KF: We want them to go and and see that, but for some of them to come back to Doncaster.
DA: We do, that that’s a really important point. We want these people to contribute to Doncaster as well. That whole thing about 101 things to do before you’re 11 is it’s with your parents so you children become a reason for going out and doing things positively and you can enjoy their childhood and their upbringing. We do know there are challenges and trends in the communities and we can work with parents and communities to provide support.
“One of the things we need to do is develop an equivalent out of school but linked to school programme for secondary as well, linked to programmes like the national citizens service as well.
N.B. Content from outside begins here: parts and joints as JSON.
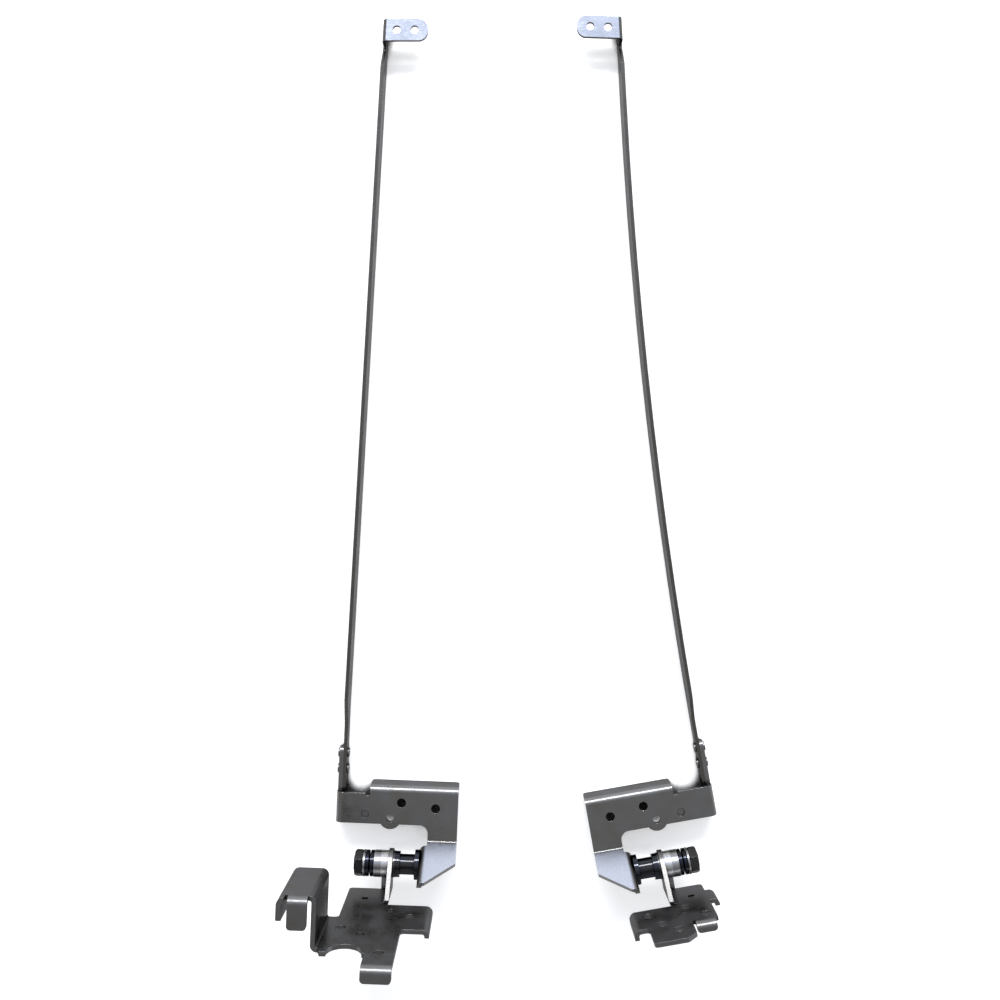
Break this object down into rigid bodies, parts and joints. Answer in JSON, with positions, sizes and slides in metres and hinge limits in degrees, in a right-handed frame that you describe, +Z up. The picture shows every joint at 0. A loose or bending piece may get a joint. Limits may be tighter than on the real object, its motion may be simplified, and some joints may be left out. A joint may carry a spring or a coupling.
{
  "type": "laptop hinge pair",
  "caption": "Left and right friction hinges of a laptop, each with a folded base bracket, a lid bracket and a long panel rail that ends in a two-hole ear.",
  "frame": {"origin": "on the table, under the middle of the box around the pair", "axes": "+Y up the rails, +X from the left hinge to the right one, +Z up from the table"},
  "size_m": [0.1172, 0.2546, 0.0588],
  "materials": {
    "base_sheet_steel": "dark nickel plate",
    "lid_sheet_steel": "dark nickel plate",
    "rail_steel": "plated, satin",
    "bright_steel": "bright",
    "shaft_steel": "blackened, oiled",
    "spring_steel": "blackened, oiled"
  },
  "bodies": {
    "bases": {"left_base_bracket": "base_sheet_steel", "left_stop_washer": "bright_steel", "right_base_bracket": "base_sheet_steel", "right_stop_washer": "bright_steel"},
    "left_lid": {"left_lid_bracket": "lid_sheet_steel", "left_rail": "rail_steel", "left_rail_rivets": "bright_steel", "left_hinge_shaft": "shaft_steel", "left_inner_washer": "bright_steel", "left_friction_washer": "bright_steel", "left_spring_disc_1": "spring_steel", "left_spring_disc_2": "spring_steel", "left_spring_disc_3": "spring_steel", "left_spring_disc_4": "spring_steel", "left_pressure_washer": "bright_steel", "left_lock_nut": "shaft_steel"},
    "right_lid": {"right_lid_bracket": "lid_sheet_steel", "right_rail": "rail_steel", "right_rail_rivets": "bright_steel", "right_hinge_shaft": "shaft_steel", "right_inner_washer": "bright_steel", "right_friction_washer": "bright_steel", "right_spring_disc_1": "spring_steel", "right_spring_disc_2": "spring_steel", "right_spring_disc_3": "spring_steel", "right_spring_disc_4": "spring_steel", "right_pressure_washer": "bright_steel", "right_lock_nut": "shaft_steel"}
  },
  "joints": [
    {"name": "left_hinge", "type": "hinge", "parent": "bases", "child": "left_lid", "pos_m": [-0.02655, -0.11453, 0.0096], "axis": [0.9993, -0.0384, 0], "range_deg": [-45, 90]},
    {"name": "right_hinge", "type": "hinge", "parent": "bases", "child": "right_lid", "pos_m": [0.03435, -0.11603, 0.0096], "axis": [0.9848, 0.1736, 0], "range_deg": [-45, 90]}
  ]
}
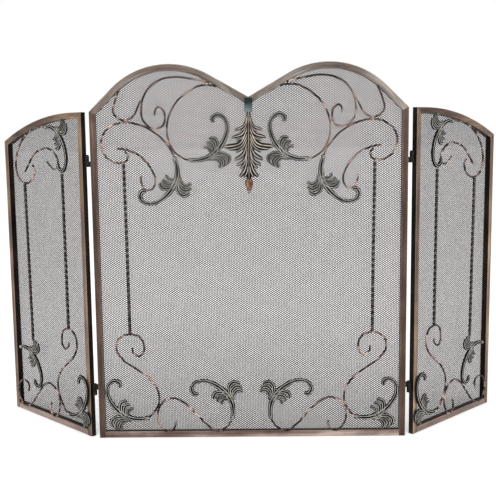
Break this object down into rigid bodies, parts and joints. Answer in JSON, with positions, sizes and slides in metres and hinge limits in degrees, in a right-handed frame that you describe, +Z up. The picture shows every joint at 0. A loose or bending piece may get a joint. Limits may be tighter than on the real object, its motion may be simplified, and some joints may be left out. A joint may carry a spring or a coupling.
{
  "type": "fireplace screen",
  "caption": "Three-panel folding fireplace screen with an arched centre, wire mesh and applied scrollwork; the side panels swing on hinges.",
  "frame": {"origin": "middle of the underside of the centre panel's bottom rail, on the floor, halfway through the bar", "axes": "+X along the centre panel to the right as seen from the room, +Y towards the hearth behind the screen, +Z up"},
  "size_m": [1.182, 0.2572, 0.8255],
  "materials": {
    "frame_bars": "brushed antique copper and bronze over dark steel",
    "scroll_rods": "dark bronze with copper highlights",
    "castings": "near-black cast iron with a green-grey patina",
    "twisted_bars": "black iron, semi-gloss",
    "wire_mesh": "dull grey woven steel wire",
    "mesh_fixings": "blackened steel strips and rivets",
    "collar": "blue-grey patina",
    "bud": "rubbed copper",
    "hinges": "black steel"
  },
  "bodies": {
    "centre_panel": {"centre_left_stile": "frame_bars", "centre_right_stile": "frame_bars", "centre_bottom_rail": "frame_bars", "centre_left_arch": "frame_bars", "centre_right_arch": "frame_bars", "centre_mesh": "wire_mesh", "centre_clamp_strips": "mesh_fixings", "centre_rivets": "mesh_fixings", "shoulder_hooks": "scroll_rods", "shoulder_scrolls": "scroll_rods", "crest_scrolls": "scroll_rods", "heart_scrolls": "scroll_rods", "inner_hooks": "scroll_rods", "lower_scrolls": "scroll_rods", "base_scrolls": "scroll_rods", "centre_twisted_bars": "twisted_bars", "crest_fronds": "castings", "shoulder_fronds": "castings", "corner_fronds": "castings", "base_fronds": "castings", "pendant_collar": "collar", "pendant_leaf": "castings", "pendant_bud": "bud", "left_fixed_knuckles": "hinges", "right_fixed_knuckles": "hinges", "left_hinge_pins": "hinges", "right_hinge_pins": "hinges"},
    "left_panel": {"left_hinge_stile": "frame_bars", "left_far_stile": "frame_bars", "left_bottom_rail": "frame_bars", "left_crown": "frame_bars", "left_mesh": "wire_mesh", "left_clamp_strips": "mesh_fixings", "left_rivets": "mesh_fixings", "left_outer_scroll": "scroll_rods", "left_inner_scroll": "scroll_rods", "left_lower_scroll": "scroll_rods", "left_base_scroll": "scroll_rods", "left_twisted_bars": "twisted_bars", "left_crown_frond": "castings", "left_far_frond": "castings", "left_hinge_frond": "castings", "left_moving_knuckles": "hinges"},
    "right_panel": {"right_hinge_stile": "frame_bars", "right_far_stile": "frame_bars", "right_bottom_rail": "frame_bars", "right_crown": "frame_bars", "right_mesh": "wire_mesh", "right_clamp_strips": "mesh_fixings", "right_rivets": "mesh_fixings", "right_outer_scroll": "scroll_rods", "right_inner_scroll": "scroll_rods", "right_lower_scroll": "scroll_rods", "right_base_scroll": "scroll_rods", "right_twisted_bars": "twisted_bars", "right_crown_frond": "castings", "right_far_frond": "castings", "right_hinge_frond": "castings", "right_moving_knuckles": "hinges"}
  },
  "joints": [
    {"name": "left_fold", "type": "hinge", "parent": "centre_panel", "child": "left_panel", "pos_m": [-0.3513, 0.0012, 0], "axis": [0, 0, -1], "range_deg": [-110, 55]},
    {"name": "right_fold", "type": "hinge", "parent": "centre_panel", "child": "right_panel", "pos_m": [0.3513, 0.0012, 0], "axis": [0, 0, 1], "range_deg": [-110, 55]}
  ]
}
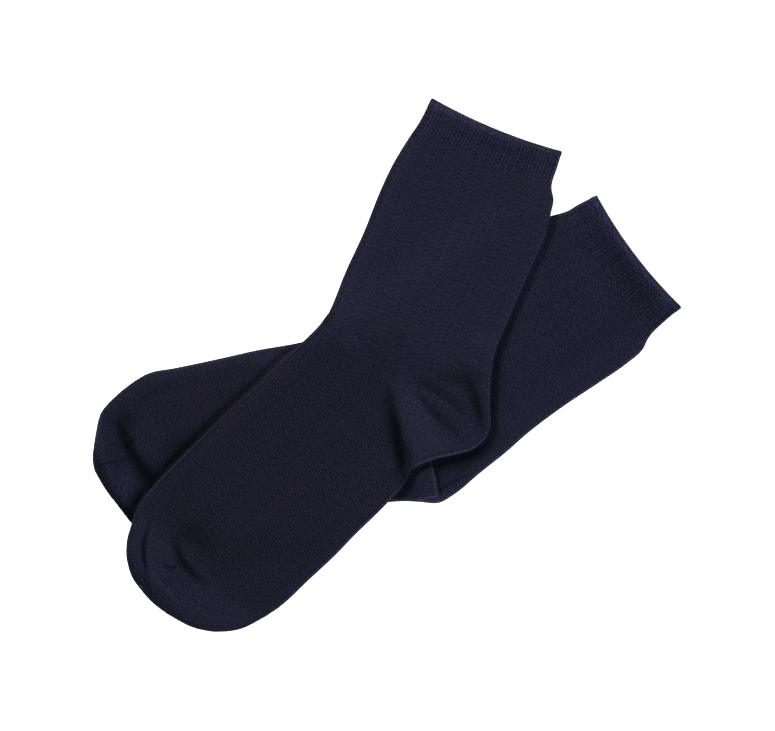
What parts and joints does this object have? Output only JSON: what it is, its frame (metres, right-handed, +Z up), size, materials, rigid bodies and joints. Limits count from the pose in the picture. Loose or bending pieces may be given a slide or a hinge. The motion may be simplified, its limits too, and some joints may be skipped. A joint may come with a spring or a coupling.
{
  "type": "pair of socks",
  "caption": "Plain crew socks lying flat and crossed, each a soft knitted tube with a ribbed cuff, a turned heel and a rounded closed toe.",
  "frame": {"origin": "on the ground, under the middle of the box that holds the pair", "axes": "+Z up from the ground; +X along the longest side of the pair, from the toes towards the lower sock's cuff; +Y towards the upper sock's cuff"},
  "size_m": [0.3298, 0.2994, 0.0122],
  "materials": {
    "jersey": "matte navy cotton jersey",
    "rib": "matte navy cotton rib knit"
  },
  "bodies": {
    "root": {"lower_sock_cuff": "rib", "lower_sock_leg_and_foot": "jersey", "upper_sock_cuff": "rib", "upper_sock_leg_and_foot": "jersey"}
  },
  "joints": []
}
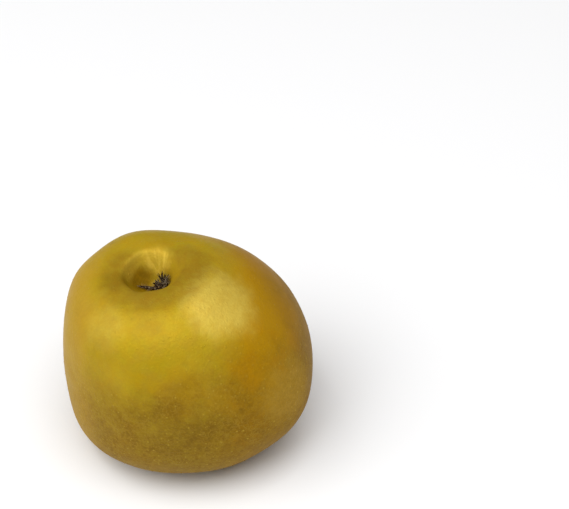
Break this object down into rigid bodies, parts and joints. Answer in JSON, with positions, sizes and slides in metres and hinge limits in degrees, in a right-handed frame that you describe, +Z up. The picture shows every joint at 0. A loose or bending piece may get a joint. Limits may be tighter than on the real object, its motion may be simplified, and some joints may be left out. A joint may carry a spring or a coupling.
{
  "type": "reinette apple",
  "caption": "Whole russet reinette apple that rests on its stalk end, with dried sepals and stamens in its eye and a short stalk in the hollow underneath.",
  "frame": {"origin": "on the table plane, under the middle of the fruit's box", "axes": "+Z up, -Y towards the viewer of the picture, +X to that viewer's right; the crown leans towards -X"},
  "size_m": [0.0854, 0.0792, 0.0719],
  "materials": {
    "russet_skin": "satin, finely russeted skin, golden olive with pale dots",
    "stalk_wood": "dull bark",
    "dried_sepal": "dry, downy, dark brown",
    "dried_stamen": "dry, matt, brown"
  },
  "bodies": {
    "root": {"fruit": "russet_skin", "stalk": "stalk_wood", "sepals": "dried_sepal", "stamens": "dried_stamen"}
  },
  "joints": []
}
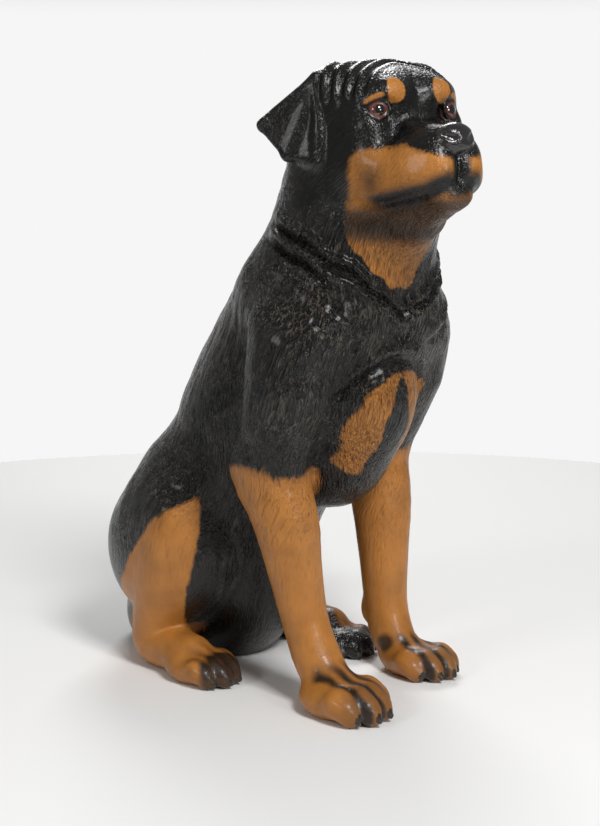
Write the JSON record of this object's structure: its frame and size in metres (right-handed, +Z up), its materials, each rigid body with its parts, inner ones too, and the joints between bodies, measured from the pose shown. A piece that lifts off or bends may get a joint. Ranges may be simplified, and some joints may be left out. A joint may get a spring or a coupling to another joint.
{
  "type": "rottweiler statue",
  "caption": "Seated rottweiler statue, nearly life size, cast in resin in one piece with carved fur and painted glossy black and tan; stands on its paws and rump.",
  "frame": {"origin": "on the ground, below the middle of the statue's box", "axes": "+Z up, +X to the dog's own left, +Y to its back; it faces -Y"},
  "size_m": [0.3746, 0.7082, 0.9019],
  "materials": {
    "painted_resin": "glossy paint on cast resin, black with tan markings"
  },
  "bodies": {
    "root": {"rottweiler_statue": "painted_resin"}
  },
  "joints": []
}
Gwynn ap Harri: “At XP with attendance we do a lot around curriculum, but with us attendance is the most important thing. We have a narrative for success which is ‘every day at school matters’ – come to school, work hard, be kind, and you’ll achieve academically, grow as a person, and become the best version of you. We assess them against those things. Our main intervention is attendance. Our second one is habits over work and learning. Schools often put a lot of work into academic interventions which are sometimes just too late. But every teacher knows if a kids working hard in from of them so we gear our interventions around that. And the link between home and school is the biggest indicator of success. We have a pastoral scheme called crew which has one adult with 12 children. That adult knows the kids extremely well and knows the parents extremely well, so you can intervene in terms of attendance really quickly. We have a system we call deposits and withdrawals. If a child is modelling behaviour we ring the parent to tell them the child has done something very well, and that is a ‘deposit’. When you have to make that difficult phone call, for a ‘withdrawal’, you have the trust of the parent.